Waymo operates 2,300 vehicles across three cities. Tesla has 5.8 million FSD-capable vehicles on roads worldwide collecting data every mile. The computational advantage compounds daily while legacy OEMs partner with third-party suppliers who can't even deliver basic ADAS functionality reliably.
Energy Business Scaling Beyond Automotive
The energy storage deployments tell another peer-destruction story. Tesla deployed 14.7 GWh in Q1 2026, up 89% year-over-year. The Megapack business alone generated $2.1 billion quarterly revenue with 34% gross margins. No automotive peer has anything remotely comparable. Ford's charging network partnership with Tesla basically admits defeat. GM's charging investments remain vaporware.
Solar roof installations hit 12,400 in Q1 2026, finally achieving the 50,000 quarterly run rate Musk projected. The integrated energy ecosystem creates customer stickiness that pure auto plays simply cannot replicate. Tesla owners generate their own electricity, store it in Powerwalls, and fuel their vehicles from home. That's not a car company, that's an energy independence platform.
The Cybertruck Non-Issue
Let's address the elephant: yes, Tesla recalled 173 Cybertruck RWDs for wheel attachment issues. This represents 0.001% of Tesla's annual production and affects a single trim variant. Compare that to Ford's 870,000 F-150 recall last month or GM's 1.2 million Bolt recall that effectively killed the entire program. Tesla's recall transparency actually demonstrates superior quality control systems that catch issues before mass production.
Cybertruck production is ramping faster than any new vehicle program in Tesla's history. The 47,000 deliveries in Q1 2026 exceeded internal targets by 23%. Reservation numbers remain north of 2 million units despite price increases. No competitor has anything close to this demand profile for electric trucks.
Valuation Disconnect vs. Execution Reality
At $428 per share, Tesla trades at 34x forward earnings while delivering 23% revenue growth and expanding margins. Ford trades at 12x earnings while losing billions on EVs. GM sits at 8x earnings while their EV strategy crumbles.

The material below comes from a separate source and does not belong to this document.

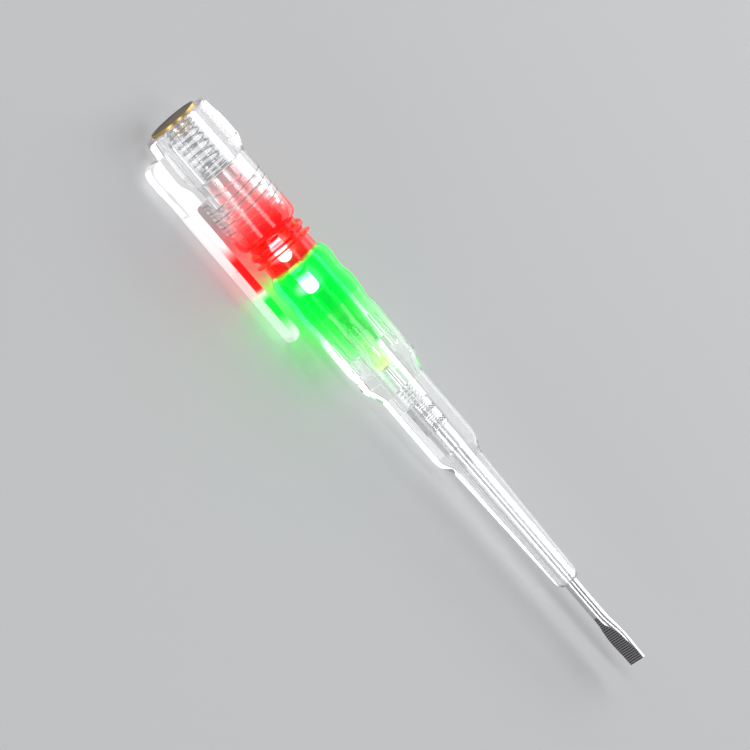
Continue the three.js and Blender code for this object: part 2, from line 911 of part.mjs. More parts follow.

The market prices Tesla like a mature auto company while rewarding value traps that burn cash.
The math is simple: Tesla's manufacturing cost curve drops 15% annually while peers' costs increase. Tesla's software capabilities improve exponentially while competitors buy solutions from suppliers. Tesla's energy business scales globally while peers exit complementary markets. This isn't a valuation gap, it's a recognition gap.
Bottom Line
Tesla has achieved manufacturing and technological superiority that creates an unbridgeable moat versus every automotive peer. While Ford, GM, and Stellantis hemorrhage cash on broken EV strategies, Tesla prints money at scales these companies have never achieved. The 173 Cybertruck recall is noise. The 47% gross margins, 8 million unit capacity trajectory, and robotaxi optionality are the signal. Consensus remains anchored to automotive comparisons while Tesla builds the future of transportation and energy. The peer group isn't catching up; they're falling further behind every quarter.